Akshay Bhatia (Photo courtesy Chris King/DJ Junior)
MYRTLE BEACH, S.C. – Despite the fact that Akshay Bhatia has made his professional aspirations known – and also made it known that he’ll get there sooner rather than later – the 17-year-old has yet to make a PGA Tour start. That will change later this month, when Bhatia plays the Valspar Championship on a sponsor exemption.
It’s odd to hear a high-school junior say that with relief, but it makes sense given Bhatia’s track record of Monday qualifying attempts. Those early-week dog fights rarely make headlines, even though it might be the biggest grind of the week.
Bhatia has tried to qualify that way 12 times. He got within one shot at the RSM Classic and the Wyndham Championship in 2018. He also fought his way into a playoff for a Web.com Tour event but that’s where he fell.
“It’s such a bear,” he said. “You have 18 holes to hit 63 shots. You have to play so well, you can’t make any mistakes and everything has to go your way.”
Earlier this year, Bhatia failed to make it through a pre-qualifier for the Waste Management Phoenix Open only to fly back east, tee it up at the Jones Cup and win in a playoff when weather wiped the final round.
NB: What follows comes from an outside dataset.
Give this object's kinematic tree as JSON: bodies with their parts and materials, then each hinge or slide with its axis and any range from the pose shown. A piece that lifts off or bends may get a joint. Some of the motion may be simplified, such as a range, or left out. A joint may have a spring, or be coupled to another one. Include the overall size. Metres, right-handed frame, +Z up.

For that effort, he earned a spot in this year’s RSM Classic at Sea Island Resort in coastal Georgia.
“Two starts is a bonus,” he said.
Bhatia’s game is
that good. He demonstrates that in every way – from the Tour-level crack that rings through the air at impact to a neat and clever short-game. His Saturday gallery at the Dustin Johnson Junior World Championship included Myrtle Beach locals and college coaches who weren’t even recruiting him.
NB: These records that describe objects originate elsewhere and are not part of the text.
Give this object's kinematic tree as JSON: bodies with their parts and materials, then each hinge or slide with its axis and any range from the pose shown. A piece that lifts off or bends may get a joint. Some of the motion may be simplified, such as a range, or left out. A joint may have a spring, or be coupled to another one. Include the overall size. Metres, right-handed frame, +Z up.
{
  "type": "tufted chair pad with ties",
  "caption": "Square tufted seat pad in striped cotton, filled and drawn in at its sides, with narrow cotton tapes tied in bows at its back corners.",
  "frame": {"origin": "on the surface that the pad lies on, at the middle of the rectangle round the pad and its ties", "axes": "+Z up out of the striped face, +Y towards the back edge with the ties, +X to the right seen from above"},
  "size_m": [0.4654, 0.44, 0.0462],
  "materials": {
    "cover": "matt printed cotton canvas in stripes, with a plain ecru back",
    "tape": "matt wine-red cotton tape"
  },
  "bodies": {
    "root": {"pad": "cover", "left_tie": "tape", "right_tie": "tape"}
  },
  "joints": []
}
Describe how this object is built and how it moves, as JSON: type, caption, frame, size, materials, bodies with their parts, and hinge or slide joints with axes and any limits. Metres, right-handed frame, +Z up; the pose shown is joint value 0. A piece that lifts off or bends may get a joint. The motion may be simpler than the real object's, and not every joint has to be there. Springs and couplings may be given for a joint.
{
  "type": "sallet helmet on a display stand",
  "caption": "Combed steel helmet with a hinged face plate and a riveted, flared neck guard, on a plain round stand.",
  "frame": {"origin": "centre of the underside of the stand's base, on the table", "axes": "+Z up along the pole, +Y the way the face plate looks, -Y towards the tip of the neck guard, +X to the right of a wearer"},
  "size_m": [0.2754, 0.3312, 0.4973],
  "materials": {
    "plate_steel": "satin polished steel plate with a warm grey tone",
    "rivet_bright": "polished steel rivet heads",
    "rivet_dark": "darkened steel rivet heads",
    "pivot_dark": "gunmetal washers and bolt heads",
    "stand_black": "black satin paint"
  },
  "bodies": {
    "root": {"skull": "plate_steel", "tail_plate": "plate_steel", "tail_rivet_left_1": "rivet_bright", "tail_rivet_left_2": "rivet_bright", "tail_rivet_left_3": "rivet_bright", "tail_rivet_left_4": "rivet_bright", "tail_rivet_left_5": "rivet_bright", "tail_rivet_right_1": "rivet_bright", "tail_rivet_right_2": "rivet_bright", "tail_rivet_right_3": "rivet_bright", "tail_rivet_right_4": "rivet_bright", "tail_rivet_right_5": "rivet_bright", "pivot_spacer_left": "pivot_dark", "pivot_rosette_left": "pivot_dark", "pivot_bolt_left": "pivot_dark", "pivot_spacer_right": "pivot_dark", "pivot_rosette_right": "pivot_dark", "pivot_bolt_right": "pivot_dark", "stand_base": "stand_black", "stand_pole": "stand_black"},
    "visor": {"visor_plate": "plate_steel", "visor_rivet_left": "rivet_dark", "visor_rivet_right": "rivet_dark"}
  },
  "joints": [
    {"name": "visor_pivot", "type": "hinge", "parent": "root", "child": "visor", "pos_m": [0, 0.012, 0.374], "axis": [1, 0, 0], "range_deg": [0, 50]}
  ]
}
With Valspar on the horizon, entering the Dustin Johnson World Junior just made sense. Bhatia had played the tournament each of the past three years and praised this year’s conditions at TPC Myrtle Beach as being the best – and perhaps the most difficult – in recent memory.
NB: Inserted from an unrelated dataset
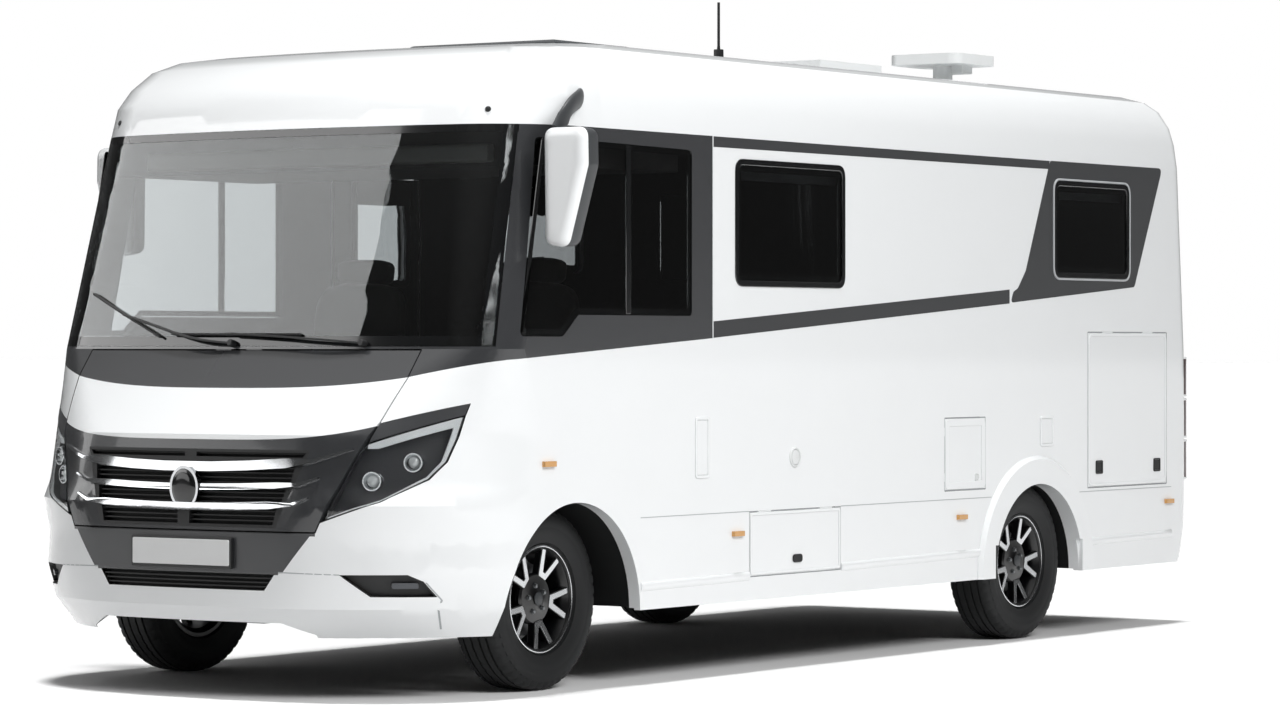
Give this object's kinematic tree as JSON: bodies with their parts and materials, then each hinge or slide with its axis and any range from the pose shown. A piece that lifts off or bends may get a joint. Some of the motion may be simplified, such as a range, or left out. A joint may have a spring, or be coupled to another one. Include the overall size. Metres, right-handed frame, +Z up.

“I wanted to play in something,” he said of his late entry to the field. “…This course is just a really good test because you can mess up pretty easily out here.”
The path that Bhatia is navigating is fascinating because a teenager who is ready for Tour-level competition comes around so infrequently. Over the next year, Bhatia will play fewer junior events and more amateur events to prepare. In a podcast with
Golf Digest earlier this year, Bhatia laid out a detailed daily practice regimen that includesas much as two hours on the putting green, time on the range, 18 holes of golf and sometimes additional work on the range or on his own TrackMan.
Over the past year, Bhatia says his swing “has gotten cleaner and I can hit more shots now.” Bhatia works with famously quirky swing coach George Gankas along with Allen Terrell, the director of coaching at the Dustin Johnson Golf School right beside TPC Myrtle Beach.
He credits Terrell with his improved putting, even though he admits he didn’t want to expand his team at first. Bhatia’s father suggested they visit Terrell a few years ago during the Dustin Johnson event after picking up Terrell’s business card. The younger Bhatia was shocked at the level of productivity of the first lesson – he had to go back.
“He also doesn’t say any BS – straight-up answers, you have to own your own game,” Bhatia said in describing his work with Terrell. “That’s what I love about him, he just makes it simple. You own it, you do what you need to do. (He says), ‘If I’m going to teach you this, you have to go do it or it’s a waste of time for both of us.’”
Bhatia, who won four major junior events and finished runner-up in three more in 2018, is good at looking back at times when his game was firing and picking out what was working and what wasn’t. Experiences change him, and his short forays into Tour world, where everything is about scoring, have resulted in a new perspective.
“At the end of the day you just have to realize that even if you miss it, you can still make par, and that’s taught me a lot because I can put myself in bad spots but I can still make par,” he said. “That’s kind of what Mondays are about.”
What’s junior golf about? It depends on who you ask.
Bhatia’s opponents were keenly aware of where he was on the course on Saturday – the next-to-last group – and how deep he had gotten under par. A handful of players stood off the 18th green waiting for him to finish mid-afternoon. Pins were set dauntingly on the edges of several water-surrounded greens on Saturday, including at No. 17. Bhatia made the only birdie there among the 10 players in the final three groups.
“Of course he did,” one player noted beside the 18th green – as Bhatia got up and down from under a tree for one last birdie and a second-round 68.
In recent years, much has been made of the heightened level of junior competition and how it prepares up-and-coming players for a professional career. That was perhaps most obvious in the insanely talented high school class of 2011, which included Jordan Spieth and Justin Thomas, among others.
They played with each other week in and week out on the junior circuit, tried to beat each other and devised post-round competitions to keep practice interesting.
“It does push you to play good golf,” Bhatia said of his peers. “You can’t come out playing sloppy to win.”
Bhatia will miss junior-golf the most for the fun. After a long day on the course, TPC Myrtle Beach’s practice facilities were packed late afternoon, and that’s a familiar scene at this level.
And so is this line that rang out from a corner of the range: “Hey Shay, long-drive contest?”